Task input
%%

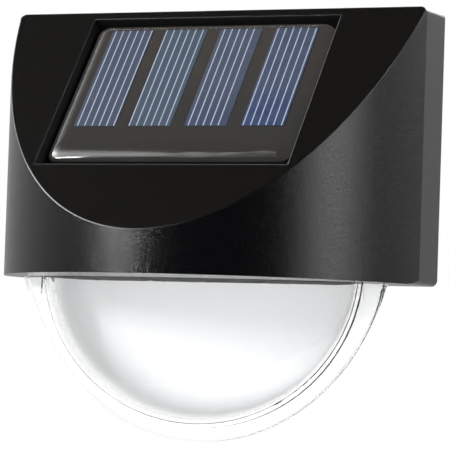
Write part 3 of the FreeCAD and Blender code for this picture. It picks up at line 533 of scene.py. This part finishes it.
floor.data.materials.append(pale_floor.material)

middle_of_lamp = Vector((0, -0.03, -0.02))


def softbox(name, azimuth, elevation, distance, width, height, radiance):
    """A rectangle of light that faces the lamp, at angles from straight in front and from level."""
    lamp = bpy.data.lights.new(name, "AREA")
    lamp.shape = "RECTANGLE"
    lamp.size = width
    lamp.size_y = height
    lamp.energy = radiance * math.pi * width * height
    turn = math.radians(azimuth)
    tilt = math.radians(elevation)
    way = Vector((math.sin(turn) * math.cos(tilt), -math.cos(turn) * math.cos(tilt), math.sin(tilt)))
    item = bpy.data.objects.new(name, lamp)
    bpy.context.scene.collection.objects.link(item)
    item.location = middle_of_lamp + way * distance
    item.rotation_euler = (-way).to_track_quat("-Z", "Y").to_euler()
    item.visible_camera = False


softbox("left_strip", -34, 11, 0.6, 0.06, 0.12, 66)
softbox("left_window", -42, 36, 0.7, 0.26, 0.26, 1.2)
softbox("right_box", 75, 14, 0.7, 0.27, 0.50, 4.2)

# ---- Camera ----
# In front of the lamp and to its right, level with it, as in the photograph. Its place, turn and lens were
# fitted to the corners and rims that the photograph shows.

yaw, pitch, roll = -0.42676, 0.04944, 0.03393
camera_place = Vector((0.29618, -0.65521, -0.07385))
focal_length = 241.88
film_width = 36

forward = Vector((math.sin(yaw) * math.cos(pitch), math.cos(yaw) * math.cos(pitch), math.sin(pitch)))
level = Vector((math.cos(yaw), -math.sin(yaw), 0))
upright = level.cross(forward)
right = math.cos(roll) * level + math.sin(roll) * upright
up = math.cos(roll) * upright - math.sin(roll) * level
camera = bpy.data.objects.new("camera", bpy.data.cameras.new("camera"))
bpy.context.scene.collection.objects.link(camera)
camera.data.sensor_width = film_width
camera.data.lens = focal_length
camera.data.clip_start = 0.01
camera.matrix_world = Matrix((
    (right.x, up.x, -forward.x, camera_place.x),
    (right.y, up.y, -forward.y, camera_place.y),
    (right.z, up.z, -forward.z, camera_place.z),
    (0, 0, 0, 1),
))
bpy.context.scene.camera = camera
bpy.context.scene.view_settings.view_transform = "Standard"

%%
%%

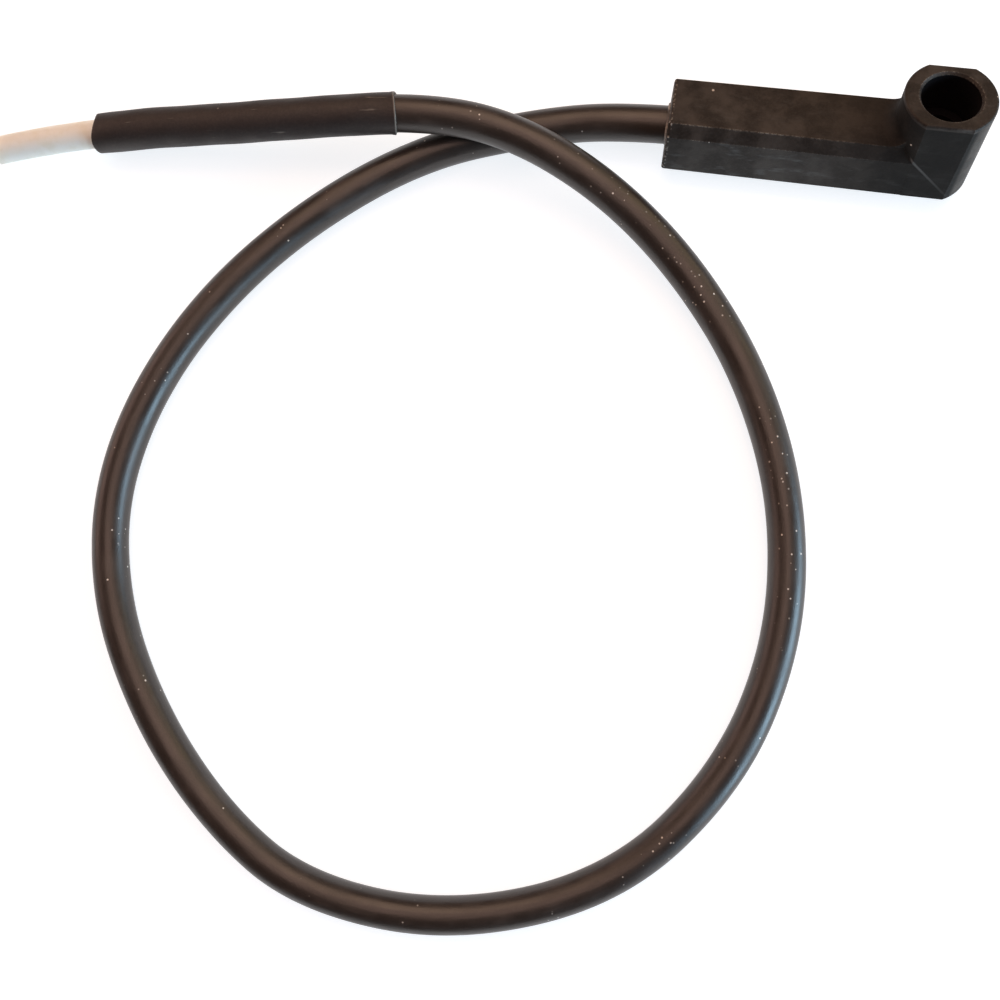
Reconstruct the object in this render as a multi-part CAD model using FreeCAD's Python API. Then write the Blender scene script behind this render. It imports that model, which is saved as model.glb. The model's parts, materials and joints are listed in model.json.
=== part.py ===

%%

What is expected
Produce only the lines from the line containing "Write part 3" through the line containing "middle_of_lamp = Vector((0, -0.03, -0.02))", inclusive of both, exactly as they stand in the entries above.

The solution
Write part 3 of the FreeCAD and Blender code for this picture. It picks up at line 533 of scene.py. This part finishes it.
floor.data.materials.append(pale_floor.material)

middle_of_lamp = Vector((0, -0.03, -0.02))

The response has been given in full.